Depuis maintenant sept ans, Gaëtan Blackburn refuse de retrouver l’existence monotone et insipide qui l’étouffait sous les kilos en trop. Celui qui a retrouvé un poids santé, mais surtout la capacité de s’émerveiller à nouveau, préfère aujourd’hui vivre dans la pauvreté et peindre pour son propre bien-être. À l’UQAM, entouré d’étudiants qui lui inspirent jeunesse et liberté, ou à la Maison du Père, où il côtoie la grande misère et la résilience, Gaëtan Blackburn prend le temps d’observer. «J’observe tout, tout le temps, tout le monde, et je m’évade ensuite dans la peinture», admet-il.

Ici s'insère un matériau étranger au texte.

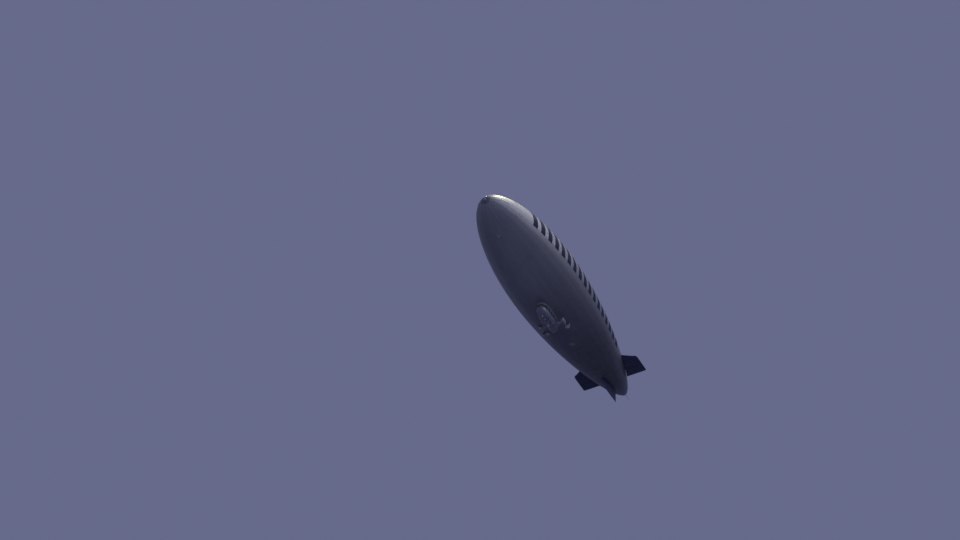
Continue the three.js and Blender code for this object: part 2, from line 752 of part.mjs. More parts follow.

Bien qu’il n’ait jamais visité le quartier Montmartre ni les champs de lavande en Provence, il voyage à travers ses peintures. Il trouve son bonheur dans les détails tout simples, comme celui de la réaction d’un grain de sel au contact de l’aquarelle. «L’effet est magique. Les couleurs se transforment et les lignes se contorsionnent, ajoute-t-il d’un sourire malin. Au fond, l’important, c’est vraiment de prendre la vie avec un grain de sel.»